Partes da música O Messias
“O Messias” é dividido em três partes:
- A Profecia e o Nascimento de Cristo – Inicia com promessas messiânicas e culmina no nascimento de Jesus.
- A Paixão e a Ressurreição – Narra a crucificação, morte e gloriosa ressurreição.
- A Vitória sobre a Morte e o Triunfo Eterno – Exalta a promessa de vida eterna, finalizando com júbilo e louvor.
O famoso coro “Aleluia” encerra a segunda parte, e é nesse ponto da obra que a glória da ressurreição se torna musicalmente palpável.
A força de O Messias reside não apenas em seu conteúdo religioso ou na expressividade vocal, mas também em sua instrumentação, caracteristicamente barroca.
A versão original foi escrita para um conjunto relativamente modesto:
- Cordas (violinos, viola e baixo contínuo)
- Dois oboés (em seções selecionadas)
- Dois trompetes e tímpanos (usados pontualmente)
- E os indispensáveis instrumentos de teclas: cravo e órgão
Instrumentos para tocar a música
Esses instrumentos, centrais ao baixo contínuo barroco, formam a espinha dorsal da harmonia e sustentação da obra. O cravo atua com leveza e agilidade, especialmente nos recitativos e árias mais intimistas.
Já o órgão, com sua sonoridade imponente e sustentada, é utilizado em momentos mais grandiosos, como nos coros, reforçando a solenidade espiritual do oratório.
Há registros de que o próprio Händel tocava o órgão durante as apresentações, improvisando acompanhamentos e interlúdios. Sua familiaridade com os instrumentos de teclas conferia à obra uma fluidez expressiva única.
A alternância entre cravo e órgão, conforme as demandas dramáticas da narrativa, revela a genialidade com que Händel moldava a experiência sonora.
Com o tempo, adaptações e reinterpretações enriqueceram ainda mais o legado da obra. Em 1789, Wolfgang Amadeus Mozart criou uma versão mais elaborada de “O Messias”, adaptando-a ao gosto vienense e substituindo o cravo pelo pianoforte.
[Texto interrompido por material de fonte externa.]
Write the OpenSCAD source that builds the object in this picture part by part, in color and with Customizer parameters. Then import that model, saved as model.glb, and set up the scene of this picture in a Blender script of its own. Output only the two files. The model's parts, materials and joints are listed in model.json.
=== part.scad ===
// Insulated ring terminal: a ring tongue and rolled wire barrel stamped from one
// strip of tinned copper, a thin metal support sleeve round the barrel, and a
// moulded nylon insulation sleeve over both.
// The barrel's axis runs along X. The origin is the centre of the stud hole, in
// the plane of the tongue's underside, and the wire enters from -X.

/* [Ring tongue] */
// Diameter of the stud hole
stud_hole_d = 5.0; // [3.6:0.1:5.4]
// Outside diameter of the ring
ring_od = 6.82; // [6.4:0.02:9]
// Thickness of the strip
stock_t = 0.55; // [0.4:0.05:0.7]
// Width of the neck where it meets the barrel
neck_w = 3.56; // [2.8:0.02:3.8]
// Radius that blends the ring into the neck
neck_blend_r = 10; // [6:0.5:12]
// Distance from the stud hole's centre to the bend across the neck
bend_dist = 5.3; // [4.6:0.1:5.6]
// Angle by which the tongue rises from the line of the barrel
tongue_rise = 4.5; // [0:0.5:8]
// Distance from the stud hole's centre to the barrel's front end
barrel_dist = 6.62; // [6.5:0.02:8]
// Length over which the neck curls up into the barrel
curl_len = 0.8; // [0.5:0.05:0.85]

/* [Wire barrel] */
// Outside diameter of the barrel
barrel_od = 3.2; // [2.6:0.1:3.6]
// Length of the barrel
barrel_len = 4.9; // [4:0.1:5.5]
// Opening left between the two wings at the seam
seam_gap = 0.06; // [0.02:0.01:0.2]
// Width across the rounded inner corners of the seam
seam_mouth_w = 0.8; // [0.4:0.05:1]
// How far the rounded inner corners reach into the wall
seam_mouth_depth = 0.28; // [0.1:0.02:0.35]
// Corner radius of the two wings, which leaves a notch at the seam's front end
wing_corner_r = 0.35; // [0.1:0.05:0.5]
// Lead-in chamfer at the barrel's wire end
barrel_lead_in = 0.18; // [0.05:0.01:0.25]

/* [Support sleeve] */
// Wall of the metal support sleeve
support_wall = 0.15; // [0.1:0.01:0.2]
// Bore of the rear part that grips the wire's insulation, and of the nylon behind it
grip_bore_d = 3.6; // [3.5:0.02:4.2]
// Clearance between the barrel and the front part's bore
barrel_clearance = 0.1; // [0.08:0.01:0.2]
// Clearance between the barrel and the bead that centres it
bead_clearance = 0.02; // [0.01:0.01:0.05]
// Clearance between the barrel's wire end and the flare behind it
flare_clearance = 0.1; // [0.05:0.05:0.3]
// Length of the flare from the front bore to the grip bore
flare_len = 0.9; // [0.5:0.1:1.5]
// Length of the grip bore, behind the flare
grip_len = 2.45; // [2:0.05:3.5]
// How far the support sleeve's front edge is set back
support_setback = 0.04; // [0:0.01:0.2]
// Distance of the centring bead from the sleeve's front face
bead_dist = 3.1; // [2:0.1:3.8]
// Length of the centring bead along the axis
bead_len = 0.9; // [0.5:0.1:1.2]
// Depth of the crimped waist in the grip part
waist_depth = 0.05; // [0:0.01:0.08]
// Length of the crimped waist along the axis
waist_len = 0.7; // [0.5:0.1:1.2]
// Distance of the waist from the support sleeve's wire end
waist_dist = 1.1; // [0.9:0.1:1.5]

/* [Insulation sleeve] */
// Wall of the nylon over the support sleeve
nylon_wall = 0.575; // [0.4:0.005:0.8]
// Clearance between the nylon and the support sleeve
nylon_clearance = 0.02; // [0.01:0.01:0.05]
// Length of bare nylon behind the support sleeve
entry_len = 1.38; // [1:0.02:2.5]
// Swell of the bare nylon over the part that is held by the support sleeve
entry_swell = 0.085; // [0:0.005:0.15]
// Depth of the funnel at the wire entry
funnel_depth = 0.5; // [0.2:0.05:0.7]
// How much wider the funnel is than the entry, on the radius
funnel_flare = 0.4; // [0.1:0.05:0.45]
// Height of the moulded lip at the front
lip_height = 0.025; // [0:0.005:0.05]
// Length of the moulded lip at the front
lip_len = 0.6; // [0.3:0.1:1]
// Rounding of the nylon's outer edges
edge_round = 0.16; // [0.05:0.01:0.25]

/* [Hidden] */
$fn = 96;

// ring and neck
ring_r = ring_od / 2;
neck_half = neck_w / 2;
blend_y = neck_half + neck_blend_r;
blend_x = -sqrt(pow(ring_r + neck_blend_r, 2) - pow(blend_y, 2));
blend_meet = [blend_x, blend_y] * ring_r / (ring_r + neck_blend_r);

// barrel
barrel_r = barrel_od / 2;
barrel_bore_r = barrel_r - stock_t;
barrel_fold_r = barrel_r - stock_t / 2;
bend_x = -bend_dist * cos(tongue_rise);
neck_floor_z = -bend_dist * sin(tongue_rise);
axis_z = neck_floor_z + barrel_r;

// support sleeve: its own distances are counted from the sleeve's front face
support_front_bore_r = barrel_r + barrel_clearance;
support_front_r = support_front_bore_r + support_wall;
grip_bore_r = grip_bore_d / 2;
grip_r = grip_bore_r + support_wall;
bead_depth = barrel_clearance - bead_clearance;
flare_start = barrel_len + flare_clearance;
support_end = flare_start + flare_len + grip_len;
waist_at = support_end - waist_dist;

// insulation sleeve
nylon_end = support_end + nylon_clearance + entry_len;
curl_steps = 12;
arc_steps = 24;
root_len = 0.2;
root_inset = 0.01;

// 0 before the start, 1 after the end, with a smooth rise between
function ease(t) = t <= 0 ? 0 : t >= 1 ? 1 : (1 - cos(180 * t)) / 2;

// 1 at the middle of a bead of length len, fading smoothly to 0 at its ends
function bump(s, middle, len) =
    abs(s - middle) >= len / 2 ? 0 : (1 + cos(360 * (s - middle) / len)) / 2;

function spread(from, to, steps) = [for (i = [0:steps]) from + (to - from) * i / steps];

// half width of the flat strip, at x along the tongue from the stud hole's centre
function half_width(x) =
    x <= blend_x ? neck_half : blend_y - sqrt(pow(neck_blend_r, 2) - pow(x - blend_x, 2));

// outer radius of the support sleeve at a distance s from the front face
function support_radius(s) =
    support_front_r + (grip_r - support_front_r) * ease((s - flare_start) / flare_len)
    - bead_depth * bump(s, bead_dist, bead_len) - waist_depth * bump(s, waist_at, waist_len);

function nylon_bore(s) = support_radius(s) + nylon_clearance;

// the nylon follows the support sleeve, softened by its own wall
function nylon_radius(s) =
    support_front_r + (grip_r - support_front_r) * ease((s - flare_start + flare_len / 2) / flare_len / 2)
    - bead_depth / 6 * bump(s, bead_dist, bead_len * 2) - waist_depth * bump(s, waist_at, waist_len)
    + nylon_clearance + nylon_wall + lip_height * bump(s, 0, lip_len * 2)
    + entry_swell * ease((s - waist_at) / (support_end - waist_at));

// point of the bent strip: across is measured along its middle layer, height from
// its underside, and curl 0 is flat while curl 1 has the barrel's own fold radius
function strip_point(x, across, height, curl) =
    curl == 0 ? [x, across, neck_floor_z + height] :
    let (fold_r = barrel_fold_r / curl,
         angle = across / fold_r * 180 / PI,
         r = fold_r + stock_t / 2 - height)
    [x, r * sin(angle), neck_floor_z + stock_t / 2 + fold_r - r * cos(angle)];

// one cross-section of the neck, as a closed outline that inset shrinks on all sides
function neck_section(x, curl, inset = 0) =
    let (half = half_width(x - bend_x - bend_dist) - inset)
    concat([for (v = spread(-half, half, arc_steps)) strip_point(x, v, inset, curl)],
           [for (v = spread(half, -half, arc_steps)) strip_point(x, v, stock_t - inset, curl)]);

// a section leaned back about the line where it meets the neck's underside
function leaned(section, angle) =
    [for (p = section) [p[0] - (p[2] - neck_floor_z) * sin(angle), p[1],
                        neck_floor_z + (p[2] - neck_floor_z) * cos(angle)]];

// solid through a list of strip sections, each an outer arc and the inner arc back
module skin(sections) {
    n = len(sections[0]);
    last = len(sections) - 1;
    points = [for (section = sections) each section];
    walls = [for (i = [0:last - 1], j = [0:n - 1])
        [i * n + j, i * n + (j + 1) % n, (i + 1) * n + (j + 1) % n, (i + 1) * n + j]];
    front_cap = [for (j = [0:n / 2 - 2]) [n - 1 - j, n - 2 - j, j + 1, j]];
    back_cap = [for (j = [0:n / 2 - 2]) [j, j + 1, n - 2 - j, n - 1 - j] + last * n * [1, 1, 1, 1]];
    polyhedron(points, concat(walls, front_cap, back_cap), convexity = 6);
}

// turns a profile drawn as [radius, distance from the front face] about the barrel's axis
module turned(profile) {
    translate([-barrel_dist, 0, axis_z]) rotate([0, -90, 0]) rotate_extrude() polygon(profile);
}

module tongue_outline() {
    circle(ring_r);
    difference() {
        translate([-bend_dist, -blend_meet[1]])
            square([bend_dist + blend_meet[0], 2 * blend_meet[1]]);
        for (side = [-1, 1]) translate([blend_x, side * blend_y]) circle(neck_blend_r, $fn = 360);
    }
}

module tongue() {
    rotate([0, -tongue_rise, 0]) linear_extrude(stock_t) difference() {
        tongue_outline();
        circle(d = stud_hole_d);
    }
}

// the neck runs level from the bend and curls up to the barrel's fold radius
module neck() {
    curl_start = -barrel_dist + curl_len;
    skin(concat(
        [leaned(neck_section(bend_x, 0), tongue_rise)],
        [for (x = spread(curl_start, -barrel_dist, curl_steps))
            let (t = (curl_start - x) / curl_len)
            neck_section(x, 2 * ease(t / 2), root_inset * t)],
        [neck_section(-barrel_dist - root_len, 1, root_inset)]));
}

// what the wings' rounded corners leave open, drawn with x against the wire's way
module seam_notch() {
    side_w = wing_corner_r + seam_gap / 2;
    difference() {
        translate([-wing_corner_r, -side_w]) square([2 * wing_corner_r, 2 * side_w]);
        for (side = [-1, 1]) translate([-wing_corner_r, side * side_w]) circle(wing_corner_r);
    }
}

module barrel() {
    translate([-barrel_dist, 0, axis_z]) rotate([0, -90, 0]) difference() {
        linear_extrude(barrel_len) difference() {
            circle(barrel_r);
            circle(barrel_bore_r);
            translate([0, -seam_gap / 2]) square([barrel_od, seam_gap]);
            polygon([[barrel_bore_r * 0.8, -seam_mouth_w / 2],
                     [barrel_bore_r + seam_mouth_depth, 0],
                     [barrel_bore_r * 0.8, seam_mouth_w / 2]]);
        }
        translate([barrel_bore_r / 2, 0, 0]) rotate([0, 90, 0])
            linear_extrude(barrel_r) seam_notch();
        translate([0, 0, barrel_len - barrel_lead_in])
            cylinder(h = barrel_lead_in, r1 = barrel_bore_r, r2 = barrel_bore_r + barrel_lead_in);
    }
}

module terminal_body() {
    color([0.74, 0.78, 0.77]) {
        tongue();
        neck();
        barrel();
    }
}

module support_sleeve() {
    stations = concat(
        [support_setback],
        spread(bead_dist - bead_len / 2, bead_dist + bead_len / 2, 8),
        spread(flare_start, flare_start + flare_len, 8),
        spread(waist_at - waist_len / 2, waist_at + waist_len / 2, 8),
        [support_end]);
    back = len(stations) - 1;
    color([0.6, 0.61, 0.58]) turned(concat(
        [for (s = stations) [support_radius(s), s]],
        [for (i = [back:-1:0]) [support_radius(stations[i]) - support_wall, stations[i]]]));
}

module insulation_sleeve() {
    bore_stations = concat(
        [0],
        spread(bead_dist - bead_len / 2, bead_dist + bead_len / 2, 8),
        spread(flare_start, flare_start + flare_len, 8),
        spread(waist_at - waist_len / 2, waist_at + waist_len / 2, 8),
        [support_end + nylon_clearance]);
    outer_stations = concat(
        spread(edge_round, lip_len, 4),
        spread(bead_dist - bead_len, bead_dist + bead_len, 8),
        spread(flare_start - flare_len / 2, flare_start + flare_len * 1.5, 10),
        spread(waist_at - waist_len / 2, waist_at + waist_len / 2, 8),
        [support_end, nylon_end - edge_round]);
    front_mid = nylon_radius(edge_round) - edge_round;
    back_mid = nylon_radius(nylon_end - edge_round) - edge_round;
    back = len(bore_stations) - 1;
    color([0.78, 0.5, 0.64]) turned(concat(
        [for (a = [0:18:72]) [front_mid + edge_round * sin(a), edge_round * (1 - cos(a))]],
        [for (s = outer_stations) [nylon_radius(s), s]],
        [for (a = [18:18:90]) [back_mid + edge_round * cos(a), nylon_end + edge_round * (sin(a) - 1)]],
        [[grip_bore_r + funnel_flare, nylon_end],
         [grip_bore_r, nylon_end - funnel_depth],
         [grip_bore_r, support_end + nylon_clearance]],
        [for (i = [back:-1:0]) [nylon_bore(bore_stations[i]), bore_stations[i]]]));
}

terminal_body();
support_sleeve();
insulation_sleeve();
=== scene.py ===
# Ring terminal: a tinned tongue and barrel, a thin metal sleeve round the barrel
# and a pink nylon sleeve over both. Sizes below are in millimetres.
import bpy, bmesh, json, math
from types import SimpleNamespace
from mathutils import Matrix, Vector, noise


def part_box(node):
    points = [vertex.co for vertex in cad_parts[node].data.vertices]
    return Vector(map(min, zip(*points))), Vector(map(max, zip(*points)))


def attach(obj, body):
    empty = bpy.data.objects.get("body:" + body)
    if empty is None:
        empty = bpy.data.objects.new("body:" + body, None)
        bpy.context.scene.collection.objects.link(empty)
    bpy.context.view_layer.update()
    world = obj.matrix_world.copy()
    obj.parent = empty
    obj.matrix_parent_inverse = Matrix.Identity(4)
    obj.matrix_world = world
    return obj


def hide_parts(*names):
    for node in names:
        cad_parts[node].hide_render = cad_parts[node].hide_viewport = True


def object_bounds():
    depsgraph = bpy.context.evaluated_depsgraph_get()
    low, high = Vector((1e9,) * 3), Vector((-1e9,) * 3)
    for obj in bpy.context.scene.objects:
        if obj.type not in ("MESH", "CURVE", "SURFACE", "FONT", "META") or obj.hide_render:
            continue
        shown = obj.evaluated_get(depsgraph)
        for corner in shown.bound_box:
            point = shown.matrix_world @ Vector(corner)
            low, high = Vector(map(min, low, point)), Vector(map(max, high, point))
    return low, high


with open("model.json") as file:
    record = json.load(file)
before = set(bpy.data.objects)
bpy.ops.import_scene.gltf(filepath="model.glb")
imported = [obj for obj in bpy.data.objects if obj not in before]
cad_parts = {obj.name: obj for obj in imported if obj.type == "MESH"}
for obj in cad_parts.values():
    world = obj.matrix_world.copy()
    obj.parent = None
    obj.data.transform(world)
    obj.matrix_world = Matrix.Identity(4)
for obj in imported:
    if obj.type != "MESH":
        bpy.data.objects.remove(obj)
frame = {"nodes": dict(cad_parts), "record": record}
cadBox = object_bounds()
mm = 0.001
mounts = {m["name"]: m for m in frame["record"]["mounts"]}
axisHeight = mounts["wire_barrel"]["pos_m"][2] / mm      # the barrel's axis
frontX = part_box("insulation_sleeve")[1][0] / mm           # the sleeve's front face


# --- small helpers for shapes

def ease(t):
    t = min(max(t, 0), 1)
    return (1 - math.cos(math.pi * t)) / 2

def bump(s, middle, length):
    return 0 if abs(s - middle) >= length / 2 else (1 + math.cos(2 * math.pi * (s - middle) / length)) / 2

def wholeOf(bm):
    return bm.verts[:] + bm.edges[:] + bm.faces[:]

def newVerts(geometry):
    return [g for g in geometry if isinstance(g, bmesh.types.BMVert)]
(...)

No século 20 e 21, surgiram interpretações com instrumentos de época e até versões gospel e africanas, como a produzida por Quincy Jones, que reinventam a obra sem perder sua essência.
Época da páscoa
Embora “O Messias” seja frequentemente associado ao Natal – sobretudo por sua primeira parte, que trata do nascimento de Cristo -, é na Páscoa que ele encontra seu verdadeiro ápice simbólico.
Ao longo dos séculos, muitas igrejas e instituições musicais passaram a incluir apresentações de “O Messias” como parte dos ritos pascais. Em especial, o “Aleluia” tornou-se um momento emblemático dessas celebrações. Sua mensagem é clara, poderosa e universal: “Ele reinará para todo o sempre”.
Curiosidades da música Aleluia
Uma das curiosidades que cercam o “Aleluia” é a tradição do público se levantar durante sua execução. A origem desse gesto é atribuída ao rei George II da Inglaterra, que, supostamente, ao ouvir o coro pela primeira vez, teria sido tomado por tamanha reverência que se pôs de pé, gesto que, por etiqueta, todos os presentes foram obrigados a seguir. Não há registro oficial desse episódio, mas a prática perdura até hoje em apresentações ao redor do mundo.
A força do “Aleluia” reside não apenas na sua mensagem religiosa, mas em sua linguagem musical. Os jogos de vozes, a intensidade crescente dos instrumentos e a estrutura repetitiva do texto (“Aleluia”, “Reinará eternamente”, “Senhor Todo-Poderoso”) criam uma sensação de êxtase. Mesmo para quem não compartilha da fé cristã, a peça é uma expressão do sublime.
Por isso, o “Aleluia” extrapolou os muros das igrejas. Pode ser ouvido em concertos seculares, em filmes, comerciais, flashmobs, casamentos e funerais.
Sua presença constante nas celebrações pascais, no entanto, reforça seu papel como símbolo de renovação e esperança. O coro “Aleluia” celebra a vitória da vida sobre a morte e o reinado eterno de Deus.
É a música que explode de júbilo diante da ressurreição, o momento que, para o cristianismo, sela a esperança da salvação.